Treasury Secretary Dr. P. B. Jayasundera says private commercial banks have not responded enough to the government’s call to lend to the private sector, notwithstanding the low interest rate climate.

He said the Central Bank should be strict when regulating banks and the financial system of the country.

Addressing the National Chamber of Exporters last week, the Treasury Secretary said "unfortunately private commercial banks have not responded enough to low policy rates".

He added: "We agree that taxes on banks are high, but they still make huge profits and build huge reserves. There are structural rigidities in the banking system. There is no research in this regard.

"Banks need to look at how best they can help the country develop, but instead they are motivated by profits. Private commercial banks are structured in such a way that wealth is built around a few and they are building premiums on returns," Dr. Jayasudera said.

"If not for government intervention to bring down lending rates of state-owned banks, interest rates would have still continued to be around 20 percent.

"Bank of Ceylon and People’s Bank have done a wonderful service in taking the initiative to bring down interest rates to what ever level (the government last November subscribed lending rates to specific sector to range between eight and 12 percent), although there is no praise for them in doing so," he said.

Then last Monday, speaking at the launch of Central Bank’s 2009 Annual Report, Dr. Jayasundera said the Central Bank should be strict when regulating banks and other financial institutions.

Inflation was declining throughout 2009, reaching 0.7 percent in September. This allowed the Central Bank to relax its monetary policy stance gradually, bringing down policy rates to where they are today, to a 7.5 percent and 9.25 percent band from 10.25 and 11.75 a year ago.

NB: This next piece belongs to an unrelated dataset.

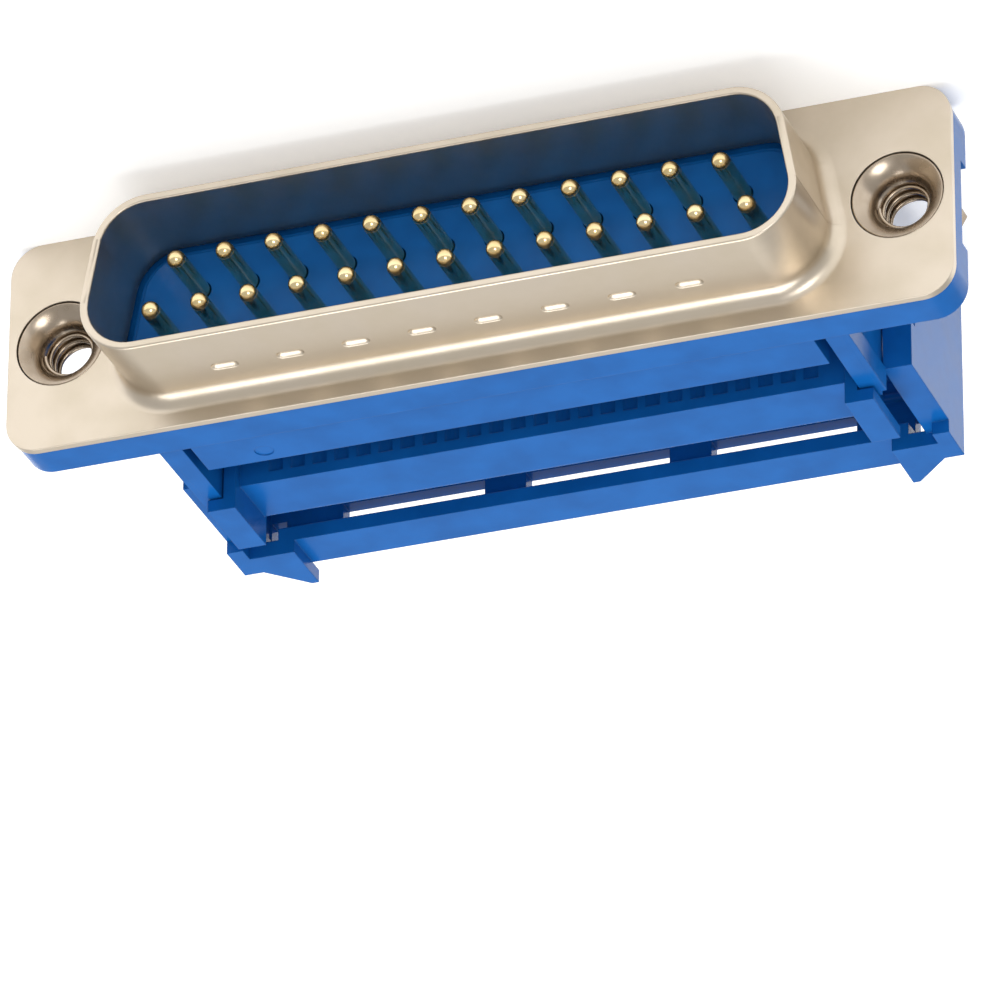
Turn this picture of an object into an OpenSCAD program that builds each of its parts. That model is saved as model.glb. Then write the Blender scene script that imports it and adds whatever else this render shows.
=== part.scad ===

However, commercial banks were slow to respond and the Central Bank was continuously asking them to bring down rates in line with policy rates.

At the time, commercial banks said their long term deposits were locked in at higher rates and that they could not reduce rates as fast as the Central Bank wanted them to. Added to this, the domestic economy was going through a slump and the banks were cautious in lending to enterprises, except high net worth clients, and preferred instead to invest in government securities.

President Mahinda Rajapaksa invited the heads of banks for a meeting towards end of last year and asked them to reduce their lending rates and lend to the private sector instead of investing in government securities and also cautioned them about speculating on the exchange rate, which at one time depreciated to over Rs. 120 against the dollar.

Last November, the President issued a directive to state-owned banks to reduce their lending rates to eight to 12 percent. The private banks soon followed, and were advertising rate cuts.

Dealers said that they are just beginning to see lending pickup. "2009 was a tough year and we cannot be expected to lend without making sure an enterprise can repay. After all, we are dealing with public funds and we need to be responsible," a dealer said.

Another problem last year was that the government was borrowing from the domestic sector as it became difficult to access international markets due to the global financial crisis and revenues took a hit as domestic industries slumped and imports fell. The private sector was crowded out for credit. Also, the high dependence on domestic sources led to high interest expenditure and put government finances under further stress.